New Brennan Center Report Shows Worse Voter ID Picture
As much as we and others have been reporting on new Voter ID restrictions in Pennsylvania, turns out it’s looking far worse for people across the country where similar photo ID laws have been laid out for similar stated purposes.
The Brennan Center for Justice at the New York University School of Law’s research has consistently been at the forefront of this issue. And today, they released a study today noting the impact such laws will have on low-income and minority voters.
The findings in the new report are particularly devastating in rural counties across the United States. For instance, more than 10 million eligible voters live “more than 10 miles from their nearest state ID-issuing office.”
About half-a-million voters do not have access to a vehicle and “live more than 10 miles from the nearest state ID-issuing office open more than two days a week.” Similarly, many of those voters have minimal public transportation options. And “1.2 million eligible black voters and 500,000 eligible Hispanic voters live more than 10 miles from their nearest ID-issuing office open more than two days a week.”
In one particular Wisconsin location, Sauk City, the only ID-issuing office is open only the fifth Wednesday of the month—though most months don’t have five Wednesdays!

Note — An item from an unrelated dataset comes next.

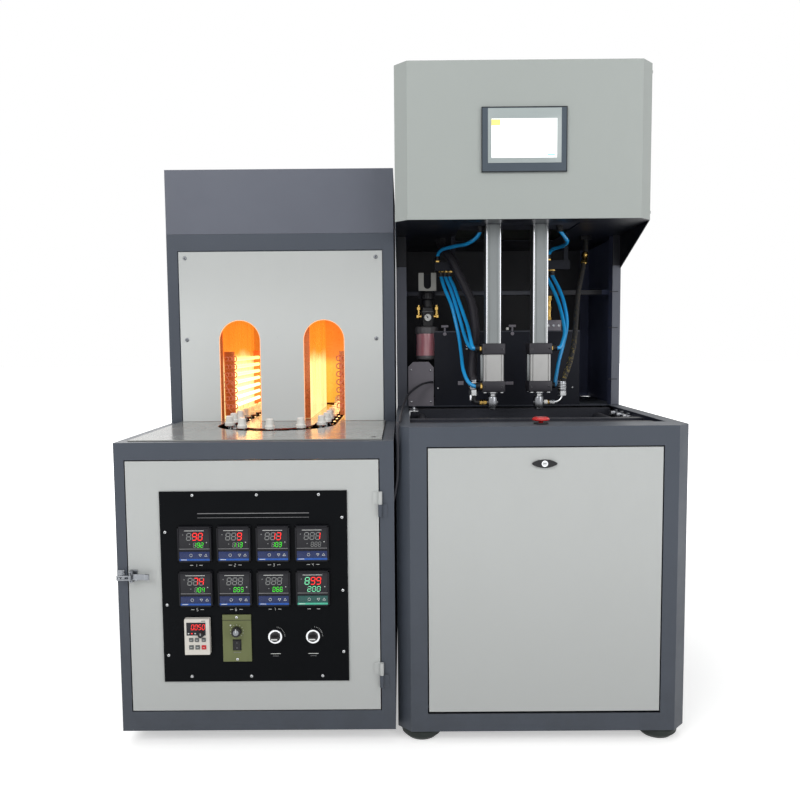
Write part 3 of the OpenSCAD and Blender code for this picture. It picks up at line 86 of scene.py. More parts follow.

In 2012, only two months coming up have a fifth Wednesday: August and October.
The report also notes birth certificates can cost between $8 and $25; while marriage licenses, which may be required for women whose birth certificates only include a maiden name, can cost $20 – and that’s more than the poll tax cost before it was outlawed during the Civil Rights era.

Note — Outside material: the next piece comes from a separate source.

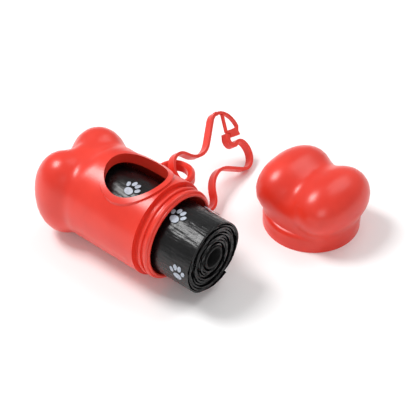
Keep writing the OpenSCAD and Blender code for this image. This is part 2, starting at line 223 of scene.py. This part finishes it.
def dress(obj, mat):
    obj.data.materials.clear()
    obj.data.materials.append(mat)


def keep(name, bm, mat, body):
    """Turns a bmesh into a finished piece at the origin that rides on a body"""
    mesh = bpy.data.meshes.new(name)
    bm.to_mesh(mesh)
    bm.free()
    piece = bpy.data.objects.new(name, mesh)
    bpy.context.scene.collection.objects.link(piece)
    dress(piece, mat)
    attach(piece, body)
    return piece


def smooth_skin(bm, angle):
    """Shades a skin smooth, but for edges sharper than an angle in degrees"""
    for f in bm.faces:
        f.smooth = True
    for e in bm.edges:
        if len(e.link_faces) == 2 and e.calc_face_angle(0.0) > radians(angle):
            e.smooth = False


def soft_edges(piece, width, angle):
    """Rounds a moulding's sharp edges, as a mould does"""
    bevel = piece.modifiers.new("Edge rounding", "BEVEL")
    bevel.width = width
    bevel.segments = 2
    bevel.limit_method = "ANGLE"
    bevel.angle_limit = radians(angle)
    bevel.use_clamp_overlap = True
    bevel.harden_normals = False


def moulding(name, node, mat, body, width):
    """A CAD node's shape as one smooth skin with rounded edges, which stands for the node"""
    bm = merged_copy(node)
    smooth_skin(bm, MOULDING_SHARP)
    piece = keep(name, bm, mat, body)
    soft_edges(piece, width, MOULDING_SHARP)
    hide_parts(node)
    return piece


def merged_copy(node):
    """A CAD node's mesh with its loose triangles joined, for a piece that replaces it"""
    bm = bmesh.new()
    bm.from_mesh(NODES[node].data)
    bmesh.ops.remove_doubles(bm, verts=bm.verts, dist=1e-6)
    return bm


class ShellLook(bpy.types.PropertyGroup):
    """Colours and gloss of the red mouldings"""
    light: bpy.props.StringProperty(name="Light tone", description="sRGB hex of the moulding",
                                    default="#E93A29")
    dark: bpy.props.StringProperty(name="Dark tone", description="sRGB hex it drifts to", default="#DF3323")
    clip: bpy.props.StringProperty(name="Clip tone", description="sRGB hex of the clip", default="#E73A2A")
    gloss: bpy.props.FloatProperty(name="Roughness", description="Middle roughness of the mouldings",
                                   default=0.3, min=0.05, max=0.9)
    edge: bpy.props.FloatProperty(name="Edge radius", description="Rounding of the mouldings' edges",
                                  default=0.0003, min=0.00005, max=0.001, subtype="DISTANCE", unit="LENGTH")
    grain: bpy.props.FloatProperty(name="Ripple size", description="Width of an orange-peel ripple in mm",
                                   default=0.9, min=0.2, max=4.0)


class FilmLook(bpy.types.PropertyGroup):
    """Colours and creases of the wound film"""
    light: bpy.props.StringProperty(name="Light tone", description="sRGB hex of the film", default="#08080A")
    dark: bpy.props.StringProperty(name="Dark tone", description="sRGB hex it drifts to", default="#040405")
    # The core's near-black tone is painted shade for the dark hole through the roll
    core: bpy.props.StringProperty(name="Core painted shade", description="sRGB hex of the core", default="#0A0A0A")
    dent: bpy.props.FloatProperty(name="Crease depth", description="Depth of the deepest crease",
                                  default=0.00022, min=0.0, max=0.0004, subtype="DISTANCE", unit="LENGTH")
    slip: bpy.props.FloatProperty(name="Edge slip",
                                  description="How far a turn's edge lies back from the end",
                                  default=0.0009, min=0.0, max=0.002, subtype="DISTANCE", unit="LENGTH")


class PawLook(bpy.types.PropertyGroup):
    """Size and colour of the paw prints on the film"""
    ink: bpy.props.StringProperty(name="Ink", description="sRGB hex of the ink", default="#B9C1CD")
    thin: bpy.props.StringProperty(name="Thin ink", description="sRGB hex of the ink's thin places",
                                   default="#A3ABB8")
    width: bpy.props.FloatProperty(name="Width", description="Width of a paw print", default=0.0074,
                                   min=0.003, max=0.012, subtype="DISTANCE", unit="LENGTH")
    lift: bpy.props.FloatProperty(name="Ink height", description="Height of the ink over the film",
                                  default=0.00003, min=0.00001, max=0.0001, subtype="DISTANCE", unit="LENGTH")


class StageLook(bpy.types.PropertyGroup):
    """Floor, lamps and camera"""
    floor: bpy.props.StringProperty(name="Floor", description="sRGB hex of the floor", default="#FFFFFF")
    azimuth: bpy.props.FloatProperty(name="Azimuth", description="Camera's turn round the object",
                                     default=radians(40.48), subtype="ANGLE", unit="ROTATION")
    elevation: bpy.props.FloatProperty(name="Elevation", description="Camera's height angle",
                                       default=radians(41.48), subtype="ANGLE", unit="ROTATION")
    distance: bpy.props.FloatProperty(name="Distance", description="Camera to target", default=0.6,
                                      min=0.2, max=3.0, subtype="DISTANCE", unit="LENGTH")


class DISPENSER_OT_mouldings(bpy.types.Operator):
    """Gives the body shell and the end cap their moulded finish"""
    bl_idname = "dispenser.mouldings"
    bl_label = "Body and Cap"

    def execute(self, context):
        look = context.scene.dispenser_shell
        mat = coral_abs("Moulded ABS, coral red", look.light, look.dark, look.grain, look.gloss)
        moulding("body_moulding", "body_shell", mat, "body", look.edge)
        moulding("cap_moulding", "end_cap", mat, "cap", look.edge)
        return {"FINISHED"}


class DISPENSER_OT_clip(bpy.types.Operator):
    """Gives the clip's frame and gate the finish of tougher moulded plastic"""
    bl_idname = "dispenser.clip"
    bl_label = "Clip"

    def execute(self, context):
        look = context.scene.dispenser_shell
        mat = coral_abs("Moulded acetal, coral red", look.clip, look.dark, look.grain, look.gloss + 0.04)
        moulding("clip_strip", "clip_frame", mat, "clip", look.edge * 0.6)
        moulding("clip_spring_gate", "clip_gate", mat, "gate", look.edge * 0.5)
        return {"FINISHED"}


class DISPENSER_OT_core(bpy.types.Operator):
    """Gives the roll's core its paperboard finish, near black as painted shade in the hole through the roll
    """
    bl_idname = "dispenser.core"
    bl_label = "Roll Core"

    def execute(self, context):
        look = context.scene.dispenser_film
        dress(NODES["roll_core"], core_board("Wound paperboard, painted shade black", look.core, look.dark))
        return {"FINISHED"}


class DISPENSER_OT_film(bpy.types.Operator):
    """Builds the wound film with its creases and slightly uneven edges"""
    bl_idname = "dispenser.film"
    bl_label = "Wound Film"

    def execute(self, context):
        look = context.scene.dispenser_film
        mat = bag_film("Polyethylene film, black", look.light, look.dark)
        bm = merged_copy("bag_roll")
        bmesh.ops.dissolve_limit(bm, angle_limit=radians(0.5), verts=bm.verts, edges=bm.edges)
        long_edges = [e for e in bm.edges if abs(e.verts[0].co.x - e.verts[1].co.x) > LONG_EDGE]
        bmesh.ops.subdivide_edges(bm, edges=long_edges, cuts=FILM_CUTS, use_grid_fill=True)
        middle = (ROLL_LOW[0] + ROLL_HIGH[0]) / 2
        half = (ROLL_HIGH[0] - ROLL_LOW[0]) / 2
        outer = (ROLL_HIGH[2] - ROLL_LOW[2]) / 2
        for v in bm.verts:
            arm = v.co - ROLL_AXIS
            out = Vector((0, arm.y, arm.z))
            r = out.length
            share = max(0.0, (r / outer - FLAT_CORE) / (1 - FLAT_CORE))
            turn = Vector((0, 1, 0)).angle(out) if r > 1e-9 else 0.0
            turn = turn if arm.z > 0 else -turn
            along = (v.co.x - middle) / half
            # Long creases that drift round the roll, never outwards, and none at the axis
            wave = (sin(5 * turn + 3.1 * along + 0.6) + sin(11 * turn - 4.7 * along + 2.1)
                    + 0.6 * sin(23 * turn + 8.0 * along) + 0.5 * sin(9.0 * along + 2 * turn)) / 3.1
            dent = look.dent * share * (0.5 + 0.5 * wave)
            if r > 1e-9:
                v.co -= out.normalized() * dent
            # Each turn's edge lies a little back from the roll's end, by its own amount
            if abs(along) > 1 - END_BAND:
                back = look.slip * (0.5 + 0.5 * sin(END_WAVES * r + 1.3 * turn + (2.0 if along > 0 else 0.0)))
                v.co.x -= (1 if along > 0 else -1) * back * (abs(along) - (1 - END_BAND)) / END_BAND
        smooth_skin(bm, FILM_SHARP)
        piece = keep("wound_film", bm, mat, "film")
        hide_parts("bag_roll")
        return {"FINISHED"}


class DISPENSER_OT_paws(bpy.types.Operator):
    """Prints small paw marks on the film: a pad and four toes, bent round the roll"""
    bl_idname = "dispenser.paws"
    bl_label = "Paw Prints"

    def execute(self, context):
        look = context.scene.dispenser_paw
        mat = print_ink("Printed ink, pale grey blue", look.ink, look.thin)
        radius = (ROLL_HIGH[2] - ROLL_LOW[2]) / 2
        bm = bmesh.new()
        for at, angle, turn in PAW_PLACES:
            made = []
            for (cx, cy), (sx, sy), lean in PAW_MARKS:
                shape = bmesh.ops.create_circle(bm, cap_ends=True, cap_tris=False, segments=24, radius=1.0)
                verts = shape["verts"]
                spot = (Matrix.Rotation(radians(turn), 4, "Z") @ Matrix.Translation((cx, cy, 0))
                        @ Matrix.Rotation(radians(lean), 4, "Z") @ Matrix.Diagonal((sx, sy, 1, 1)))
                bmesh.ops.transform(bm, matrix=spot, verts=verts)
                made += verts
            for v in made:
                # A flat mark bends round the roll: its second axis becomes an angle
                x = at + v.co.x * look.width
                a = radians(angle) + v.co.y * look.width / radius
                r = radius + look.lift
                v.co = Vector((x, ROLL_AXIS.y + r * cos(a), ROLL_AXIS.z + r * sin(a)))
        bmesh.ops.inset_region(bm, faces=bm.faces, thickness=look.width * 0.01, use_even_offset=True)
        bmesh.ops.triangulate(bm, faces=bm.faces)
        turned = []
        for f in bm.faces:
            out = f.calc_center_median() - ROLL_AXIS
            if f.normal.dot(Vector((0, out.y, out.z))) < 0:
                turned.append(f)
        bmesh.ops.reverse_faces(bm, faces=turned)
        for f in bm.faces:
            f.smooth = True
        keep("paw_prints", bm, mat, "film")
        return {"FINISHED"}


class DISPENSER_OT_stage(bpy.types.Operator):
    """Lays the pale floor, hangs soft lamps and sets up the camera"""
    bl_idname = "dispenser.stage"
    bl_label = "Stage"

    def execute(self, context):
        scene = context.scene
        look = scene.dispenser_stage
        bm = bmesh.new()
        bmesh.ops.create_grid(bm, x_segments=4, y_segments=4, size=4.0)
        mesh = bpy.data.meshes.new("floor")
        bm.to_mesh(mesh)
        bm.free()
        floor = bpy.data.objects.new("floor", mesh)
        scene.collection.objects.link(floor)
        floor.data.materials.append(self.paper(look.floor))
        world = bpy.data.worlds.new("Studio")
        world.use_nodes = True
        sky = world.node_tree.nodes["Background"]
        sky.inputs["Color"].default_value = (1, 1, 1, 1)
        sky.inputs["Strength"].default_value = SKY
        scene.world = world
        for name, spot, size, power in LAMPS:
            data = bpy.data.lights.new(name, "AREA")
            data.size = size
            data.energy = power
            lamp = bpy.data.objects.new(name, data)
            lamp.location = spot
            lamp.rotation_euler = (Vector(spot) - TARGET).to_track_quat("Z", "Y").to_euler()
            scene.collection.objects.link(lamp)
        back = Vector((sin(look.azimuth) * cos(look.elevation), -cos(look.azimuth) * cos(look.elevation),
                       sin(look.elevation)))
        data = bpy.data.cameras.new("camera")
        data.sensor_width = SENSOR
        data.lens = LENS
        camera = bpy.data.objects.new("camera", data)
        camera.location = TARGET + back * look.distance
        camera.rotation_euler = back.to_track_quat("Z", "Y").to_euler()
        scene.collection.objects.link(camera)
        scene.camera = camera
        scene.view_settings.view_transform = "Standard"
        return {"FINISHED"}

    def paper(self, tone):
        # White seamless paper: flat and matte, with a fine tooth
        mat = bpy.data.materials.new("Seamless paper, white")
        mat.use_nodes = True
        shader = mat.node_tree.nodes["Principled BSDF"]
        shader.inputs["Base Color"].default_value = to_linear(tone)
        shader.inputs["Roughness"].default_value = 0.9
        place = add(mat, "ShaderNodeTexCoord").outputs["Object"]
        tooth = add(mat, "ShaderNodeTexNoise", {"Scale": 900.0, "Detail": 2.0}, {"Vector": place})
        bump = add(mat, "ShaderNodeBump", {"Strength": 0.05, "Distance": 0.0001},
                   {"Height": tooth.outputs["Fac"]})
        mat.node_tree.links.new(bump.outputs["Normal"], shader.inputs["Normal"])
        return mat


class DISPENSER_PT_panel(bpy.types.Panel):
    """Shows the colour, size and gloss settings, with a button for each step that makes the pieces"""
    bl_idname = "DISPENSER_PT_panel"
    bl_label = "Bag Dispenser"
    bl_space_type = "VIEW_3D"
    bl_region_type = "UI"
    bl_category = "Bag Dispenser"

    def draw(self, context):
        scene = context.scene
        groups = ((scene.dispenser_shell, ("light", "dark", "clip", "gloss", "edge", "grain"),
                   ("mouldings", "clip")),
                  (scene.dispenser_film, ("light", "dark", "core", "dent", "slip"), ("core", "film")),
                  (scene.dispenser_paw, ("ink", "thin", "width", "lift"), ("paws",)),
                  (scene.dispenser_stage, ("floor", "azimuth", "elevation", "distance"), ("stage",)))
        for group, props, ops in groups:
            box = self.layout.box()
            for prop in props:
                box.prop(group, prop)
            for op in ops:
                box.operator("dispenser." + op)


CLASSES = (ShellLook, FilmLook, PawLook, StageLook,
           DISPENSER_OT_mouldings, DISPENSER_OT_clip, DISPENSER_OT_core, DISPENSER_OT_film,
           DISPENSER_OT_paws, DISPENSER_OT_stage, DISPENSER_PT_panel)


def register():
    for cls in CLASSES:
        bpy.utils.register_class(cls)
    bpy.types.Scene.dispenser_shell = bpy.props.PointerProperty(type=ShellLook)
    bpy.types.Scene.dispenser_film = bpy.props.PointerProperty(type=FilmLook)
    bpy.types.Scene.dispenser_paw = bpy.props.PointerProperty(type=PawLook)
    bpy.types.Scene.dispenser_stage = bpy.props.PointerProperty(type=StageLook)


def unregister():
    for name in ("shell", "film", "paw", "stage"):
        delattr(bpy.types.Scene, "dispenser_" + name)
    for cls in reversed(CLASSES):
        bpy.utils.unregister_class(cls)


def main():
    register()
    bpy.ops.dispenser.mouldings()
    bpy.ops.dispenser.clip()
    bpy.ops.dispenser.core()
    bpy.ops.dispenser.film()
    bpy.ops.dispenser.paws()
    bpy.ops.dispenser.stage()


if __name__ == "__main__":
    main()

“The result is plain,” reads the report’s executive summary, “Voter ID laws will make it harder for hundreds of thousands of poor Americans to vote. They place a serious burden on a core constitutional right that should be universally available to every American citizen.”

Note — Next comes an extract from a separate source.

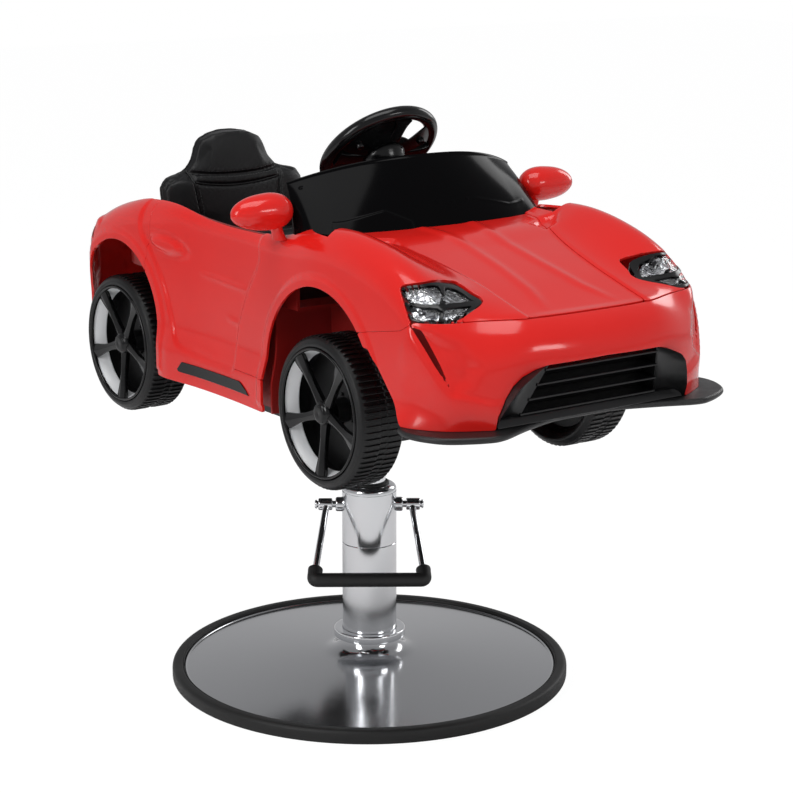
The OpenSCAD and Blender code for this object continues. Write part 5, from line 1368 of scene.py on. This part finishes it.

Also today, the ACLU of Pennsylvania released information contained in its pretrial brief of what claims will be made at next week’s trial over the law. Among them: “The commonwealth now admits that it cannot identify even a single instance in which a person voted improperly in Pennsylvania because they were able to impersonate someone else at the polling place.”
And, as has become more obvious recently, the state has done a pretty terrible job of informing the public about the law—which they said they’d do. The ACLU has found “An estimated 37% of residents are not even aware of the voter ID law or believe there is no photo ID law” and most people who do not have a valid ID for voting believe they do. Oh, and the ACLU estimates perhaps more than 1 million voters lack correct photo ID.
So there’s that.
Lastly, this is to remind you that Philadelphia’s photo ID centers’ hours are a bit better than that of Sauk City, Wisconsin. The PennDOT office on Columbus Blvd in South Philly is open Tuesday-Saturday, 8:30 a.m. to 4:15 p.m. Same goes for the locations on Arch Street; Ogontz Avenue; and Island Avenue.